Local media has described the two leading candidates, Henry Tang Ying-yen and Leung Chun-ying, in this year’s election for a new chief executive to be held on March 25, as the pig and the wolf.

Tang, a wealthy businessperson turned civil servant, who many believe is Beijing’s preferred candidate, has been dogged by questions about his credibility over the building of what may be an illegal basement at his wife’s home, as well as marital infidelity.

Leung, a surveyor and former Executive Council convener, currently leads Tang in public opinion polls, despite recent allegations published by local media that he is a member of the Communist Party and has carried out some irregular business transactions.

He has denied both allegations.

Democratic Party chairperson, Albert Ho Chun-yan, the third candidate in the race, is widely thought to have little chance of winning.

In the meantime, Tang, speaking on commercial radio on March 1, launched an ad hominem attack on his main rival, saying, “Leung Chun-ying—Hongkongers must be wary. I’ve been in politics for 20 years and in the government for nine years, and I’ve seen and known many people.
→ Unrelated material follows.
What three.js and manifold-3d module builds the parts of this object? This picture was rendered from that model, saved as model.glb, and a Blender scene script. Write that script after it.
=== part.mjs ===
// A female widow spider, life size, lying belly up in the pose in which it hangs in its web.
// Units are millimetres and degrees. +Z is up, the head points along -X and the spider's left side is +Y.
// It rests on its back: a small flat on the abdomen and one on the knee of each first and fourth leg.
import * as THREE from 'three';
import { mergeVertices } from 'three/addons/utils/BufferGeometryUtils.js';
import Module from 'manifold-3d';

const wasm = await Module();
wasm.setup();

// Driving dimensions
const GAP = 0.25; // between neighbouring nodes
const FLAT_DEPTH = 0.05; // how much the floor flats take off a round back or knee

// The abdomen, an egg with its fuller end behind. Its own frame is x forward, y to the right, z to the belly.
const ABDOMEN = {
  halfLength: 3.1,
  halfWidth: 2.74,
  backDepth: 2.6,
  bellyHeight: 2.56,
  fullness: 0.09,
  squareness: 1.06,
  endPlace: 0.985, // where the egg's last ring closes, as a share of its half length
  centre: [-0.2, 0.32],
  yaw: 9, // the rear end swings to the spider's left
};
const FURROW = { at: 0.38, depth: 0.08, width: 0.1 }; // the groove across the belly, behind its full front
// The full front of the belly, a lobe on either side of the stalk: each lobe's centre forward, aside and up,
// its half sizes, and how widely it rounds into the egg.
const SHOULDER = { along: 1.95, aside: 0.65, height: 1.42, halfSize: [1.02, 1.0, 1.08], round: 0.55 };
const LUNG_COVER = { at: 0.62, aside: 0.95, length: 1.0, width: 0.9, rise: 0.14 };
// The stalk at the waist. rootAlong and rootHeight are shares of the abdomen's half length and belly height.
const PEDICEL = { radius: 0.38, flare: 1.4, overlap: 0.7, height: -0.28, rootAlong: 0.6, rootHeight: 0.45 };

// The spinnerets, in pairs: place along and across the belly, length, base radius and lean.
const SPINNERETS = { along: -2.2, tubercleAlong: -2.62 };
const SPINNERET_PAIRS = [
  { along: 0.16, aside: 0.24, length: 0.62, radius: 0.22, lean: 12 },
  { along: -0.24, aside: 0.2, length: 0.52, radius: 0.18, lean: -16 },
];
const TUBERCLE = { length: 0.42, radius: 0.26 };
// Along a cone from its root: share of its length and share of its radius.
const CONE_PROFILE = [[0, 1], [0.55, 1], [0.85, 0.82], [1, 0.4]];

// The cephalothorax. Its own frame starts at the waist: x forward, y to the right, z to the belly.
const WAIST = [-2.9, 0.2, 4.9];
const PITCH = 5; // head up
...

Many are amazing with words, yet incompetent when it comes to action.”

Reverend Lo Lung-kwong, the director of the Divinity School at the Chinese University of Hong Kong, said the electorate deserves more from the political process.

“We want to raise our fellow citizens’ awareness that the distorted electoral system will only create greater conflict of interest and social divisions.”

He added that changes should be adopted before the next election.

“We should have a consensus for universal suffrage in the 2017 chief executive election,” he said.

Hong Kong’s chief executive is elected by a 1,200-member Election Commission, which critics say favours candidates with close ties to Beijing and denies the public an adequate say in choosing their leaders.

The statement further urges electors on the commission to follow their consciences in selecting the best candidate.

“They must cut off any (self) interest, listen to public opinion, study the candidates’ platforms and have independent thinking,” the statement says.

Reverend Lo added that whoever wins the election should be guided by what is in the best interests of the public.

“He should abide by integrity, selflessness, tolerance and openness,” he concluded.